>> START Dataset content
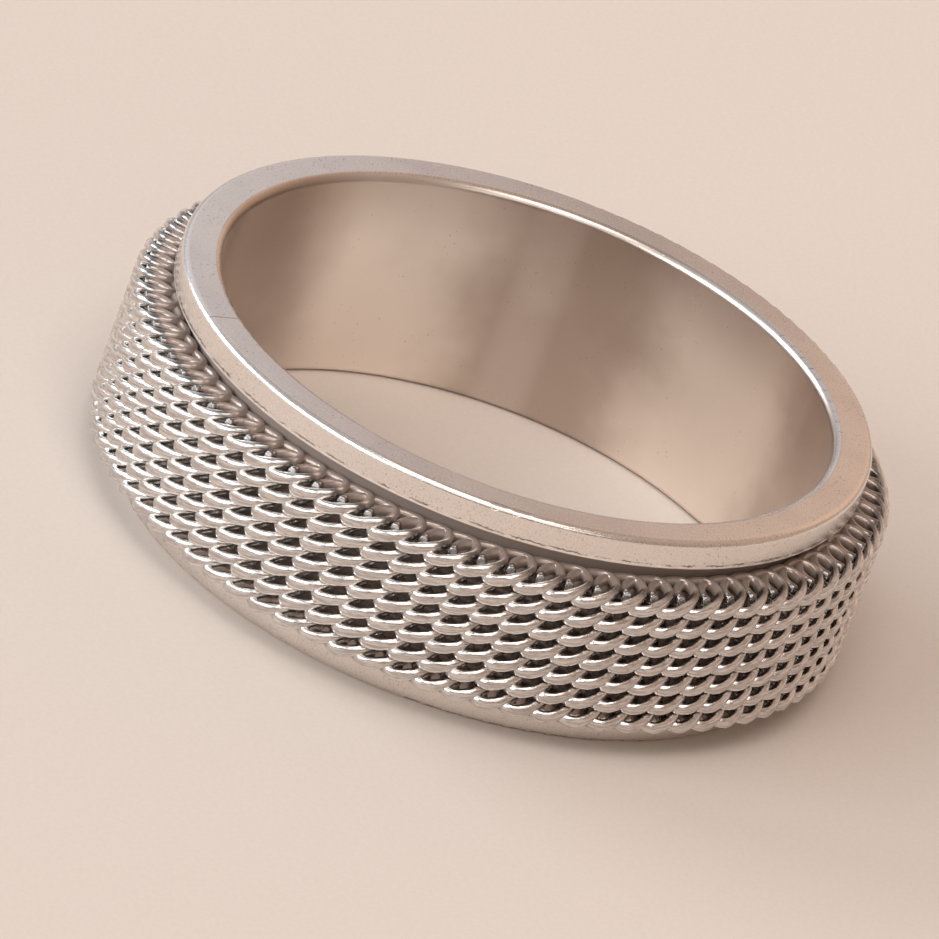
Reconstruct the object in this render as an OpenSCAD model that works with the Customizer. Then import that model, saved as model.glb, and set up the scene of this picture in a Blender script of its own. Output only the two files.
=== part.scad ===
// Spinner ring: a steel finger band with a rim at each end, and a woven steel
// band that turns in the channel between the rims.
// The origin is the centre of the bore on the lower end face, and +Z runs along the finger.

/* [Finger bore] */
// Diameter of the finger bore
bore_d = 19; // [14:0.1:24]
// Radius of the rounded edge where the bore meets each end face
bore_edge_r = 0.25; // [0.05:0.05:0.4]

/* [Inner band] */
// Width of the band along the finger
band_w = 7; // [5:0.1:12]
// Wall between the bore and the floor of the channel
channel_wall = 0.8; // [0.5:0.05:2]
// Height of each rim above the floor of the channel
rim_rise = 0.45; // [0.3:0.05:1.2]
// Thickness of each rim along the finger
rim_w = 0.9; // [0.5:0.05:1.5]
// Radius of the rounded outer edge of each end face
rim_edge_r = 0.2; // [0.05:0.05:0.4]

/* [Woven band] */
// Thickness of the weave, from its inner links to its outer links
weave_t = 1.42; // [0.9:0.02:2.5]
// Rows of links across the weave
weave_rows = 7; // [3:1:12]
// Depth of the groove between two rows of outer links
row_groove = 0.14; // [0.05:0.01:0.2]
// Radius to which the end loops turn in along both edges of the weave
weave_edge_r = 0.3; // [0.1:0.05:0.4]

/* [Fits] */
// Running gap between the weave and the floor of the channel
turn_gap = 0.08; // [0.02:0.01:0.1]
// Gap between the weave and the lower rim, over which it lies
rest_gap = 0.1; // [0.05:0.05:0.4]
// Gap between the weave and the upper rim, the weave's end play
end_play = 0.3; // [0.05:0.05:0.4]

/* [Hidden] */
$fn = 96;

// Radii from the ring's axis outward
bore_r = bore_d / 2;
floor_r = bore_r + channel_wall;
rim_r = floor_r + rim_rise;
weave_in_r = floor_r + turn_gap;
weave_out_r = weave_in_r + weave_t;

// Heights of the weave between the two rims
weave_z = rim_w + rest_gap;
weave_w = band_w - 2 * rim_w - rest_gap - end_play;

// Spacing of the rows, and the radius of a ridge that is as deep as the groove at its sides
row_pitch = weave_w / weave_rows;
ridge_r = (pow(row_pitch / 2, 2) + pow(row_groove, 2)) / (2 * row_groove);

// How far a cutting shape reaches past what it cuts, and a joining one into what it joins
overlap = 0.05;

// What is cut away to round a corner at the origin whose solid lies towards +X and +Y
module corner_cut(r) {
    difference() {
        translate([-overlap, -overlap])
            square(r + overlap);
        translate([r, r])
            circle(r);
    }
}

// Half section of the inner band: the wall, a rim at each end, and rounded edges
module band_section() {
    difference() {
        union() {
            translate([bore_r, 0])
                square([channel_wall, band_w]);
            for (z = [0, band_w - rim_w])
                translate([bore_r, z])
                    square([rim_r - bore_r, rim_w]);
        }
        for (end = [0, 1])
            translate([0, end * band_w])
                mirror([0, end]) {
                    translate([bore_r, 0])
                        corner_cut(bore_edge_r);
                    translate([rim_r, 0])
                        mirror([1, 0])
                            corner_cut(rim_edge_r);
                }
    }
}

// A rectangle with its low corner at the origin and all its corners rounded
module rounded_rect(w, h, r) {
    translate([r, 0])
        square([w - 2 * r, h]);
    translate([0, r])
        square([w, h - 2 * r]);
    for (x = [r, w - r], y = [r, h - r])
        translate([x, y])
            circle(r);
}

// Crest of one row of outer links, as a rounded ridge that starts inside the weave
module row_ridge() {
    intersection() {
        translate([weave_out_r - ridge_r, 0])
            circle(ridge_r);
        translate([weave_out_r - row_groove - overlap, -row_pitch])
            square([row_groove + 2 * overlap, 2 * row_pitch]);
    }
}

// Half section of the weave: one ridge for each row, and edges that turn in
module weave_section() {
    intersection() {
        translate([weave_in_r, weave_z])
            rounded_rect(weave_t, weave_w, weave_edge_r);
        union() {
            translate([weave_in_r, weave_z])
                square([weave_t - row_groove, weave_w]);
            for (row = [0 : weave_rows - 1])
                translate([0, weave_z + (row + 0.5) * row_pitch])
                    row_ridge();
        }
    }
}

// The finger band with its two rims
module inner_band() {
    color("#cdc6c1")
        rotate_extrude()
            band_section();
}

// The woven band that turns round it
module mesh_band() {
    color("#a79f98")
        rotate_extrude()
            weave_section();
}

inner_band();
mesh_band();
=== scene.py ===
"""Looks of the spinner ring: the steel finger band, and the woven band built from its wire spirals."""
import math

import bpy
import numpy as np
from mathutils import Matrix, Vector


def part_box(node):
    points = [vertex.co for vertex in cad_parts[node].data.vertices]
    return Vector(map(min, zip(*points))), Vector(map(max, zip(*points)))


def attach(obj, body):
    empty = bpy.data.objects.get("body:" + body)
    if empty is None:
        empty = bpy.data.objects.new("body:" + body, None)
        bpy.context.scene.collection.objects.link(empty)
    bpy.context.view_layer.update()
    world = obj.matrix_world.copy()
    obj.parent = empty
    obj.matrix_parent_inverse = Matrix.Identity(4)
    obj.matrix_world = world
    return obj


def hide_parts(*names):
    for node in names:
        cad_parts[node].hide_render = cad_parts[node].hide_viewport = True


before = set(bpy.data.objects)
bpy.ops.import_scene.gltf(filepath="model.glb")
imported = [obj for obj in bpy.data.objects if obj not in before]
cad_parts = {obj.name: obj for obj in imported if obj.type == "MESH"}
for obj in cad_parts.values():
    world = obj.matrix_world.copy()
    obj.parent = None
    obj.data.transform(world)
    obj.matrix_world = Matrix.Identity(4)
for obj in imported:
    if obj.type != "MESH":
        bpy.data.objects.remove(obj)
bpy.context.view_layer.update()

MM = 0.001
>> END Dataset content
Retype, in the same exact form, the lines of the material above from the line holding "its two rims" through the line holding "if empty is".

(Solved exercise):
// The finger band with its two rims
module inner_band() {
    color("#cdc6c1")
        rotate_extrude()
            band_section();
}

// The woven band that turns round it
module mesh_band() {
    color("#a79f98")
        rotate_extrude()
            weave_section();
}

inner_band();
mesh_band();
=== scene.py ===
"""Looks of the spinner ring: the steel finger band, and the woven band built from its wire spirals."""
import math

import bpy
import numpy as np
from mathutils import Matrix, Vector


def part_box(node):
    points = [vertex.co for vertex in cad_parts[node].data.vertices]
    return Vector(map(min, zip(*points))), Vector(map(max, zip(*points)))


def attach(obj, body):
    empty = bpy.data.objects.get("body:" + body)
    if empty is None:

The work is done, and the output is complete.